La laïcité dans l’entre-deux-guerres et le statut d’Alsace-Lorraine

lundi 28 mai 2007.
Source : UFAL Flash
 

La période de l’entre-deux-guerres, rarement considérée comme une période charnière en termes de laïcité, est pourtant riche d’enseignements. La laïcité y apparaît rapidement comme une idée aux applications contrastées.

L’entre-deux-guerres n’est pas le temps de l’élaboration de la laïcité scolaire mais celui de son application. De ce fait, les hommes politiques ont tendance à ne pas penser que des enjeux majeurs se jouent. Pourtant, des choix sont faits, non pas de manière explicite lors de débats portant sur la question laïque, mais dans la pratique et au détour de débats plus généraux.

La laïcité, un symbole d’unité et d’universalité ?

L’exemple le plus frappant demeure celui du retour de l’Alsace et de la Moselle dans le giron français après la Première Guerre Mondiale [1]. Ces départements ne connaissent ni les lois qui ont laïcisé l’école (1881-1882-1886) ni celle qui a laïcisé l’Etat (1905).
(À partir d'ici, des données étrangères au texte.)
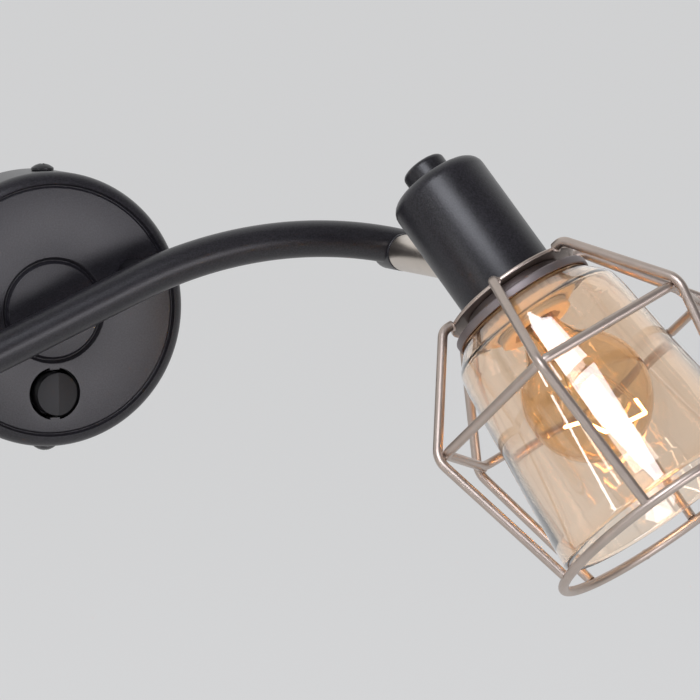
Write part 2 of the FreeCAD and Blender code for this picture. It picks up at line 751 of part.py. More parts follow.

En 1919, se pose alors pour les hommes politiques la question de l’introduction ou non de la législation laïque dans ces trois départements recouvrés. Faut-il imposer le régime de la séparation et les lois laïques ? Le choix est fait de ne pas introduire la législation laïque. Or, le fait de remettre à plus tard tout changement l’a finalement rendu impossible.

Lorsque le gouvernement du Cartel des gauches tente de le faire en 1924, il est très vite désarçonné par une mobilisation de l’épiscopat français, d’une partie de la population d’Alsace et de Moselle et des associations catholiques qui demandent le respect des consciences. En 1929, cette question vient enfin en discussion mais la situation est complètement nouée. Le débat oppose clairement les partisans d’une conception centralisatrice de la République une et indivisible aux partisans d’une conception décentralisatrice de type fédéralisme régional, respectant les particularismes.

Pour les laïques, il s’agissait d’affirmer un principe universel. Il était alors inconcevable que la laïcité ne soit pas en vigueur sur l’ensemble du territoire français. Il en allait de l’unité du pays. Cet exemple traduit finalement le choix de ne pas considérer la laïcité comme un principe immuable et intangible, mais plutôt comme une idée qui peut être appliquée de façon contrastée lorsque les circonstances le demandent. Les désaccords portent bien souvent précisément sur ce « quand les circonstances le demandent ». L’affaire de l’Alsace et de la Moselle et bien d’autres après, ne coupe-t-elle pas l’idée laïque de sa vocation d’universalité ?

La limite géographique de la laïcité ne s’arrête pas au cas de l’Alsace et de la Moselle, il en fut de même pour les pays colonisés et sous protectorat français. Ces choix ont inévitablement contribué à la multiplicité de la laïcité et annoncent ce que nous appelons aujourd’hui la laïcité ouverte, la laïcité-tolérance qui veut se démarquer de la laïcité stricte.

Se pose alors, aujourd’hui comme entre 1919 et 1939, la question de la juste application lorsqu’elle peut être différente selon les lieux ou autre déterminant. Il est souvent question de redéfinir la laïcité ou encore de l’adapter au vue de l’émergence de nouvelles religions dans la société française ; faut-il privilégier une unité d’application pour éviter le risque d’injustices ou bien favoriser la multiplicité pour adapter ce principe aux évolutions de la société française ?

[1] L’Alsace et la Moselle (trois départements) sont, à cette époque, sous le régime du Concordat, des Articles organiques et autres textes antérieurs à 1871, puisque ces textes avaient été maintenus par l’Allemagne lorsqu’elle avait annexé les trois départements.

Audrey Baudeau est l’auteur d’une thèse intitulée « La question laïque en France dans le domaine scolaire pendant l’entre-deux-guerres 1919-1939 » Doctorat en Sciences de l’Education de l’Université de Paris 5 - Sorbonne soutenu le 16 juin 2006, sous la direction de Claude Lelièvre.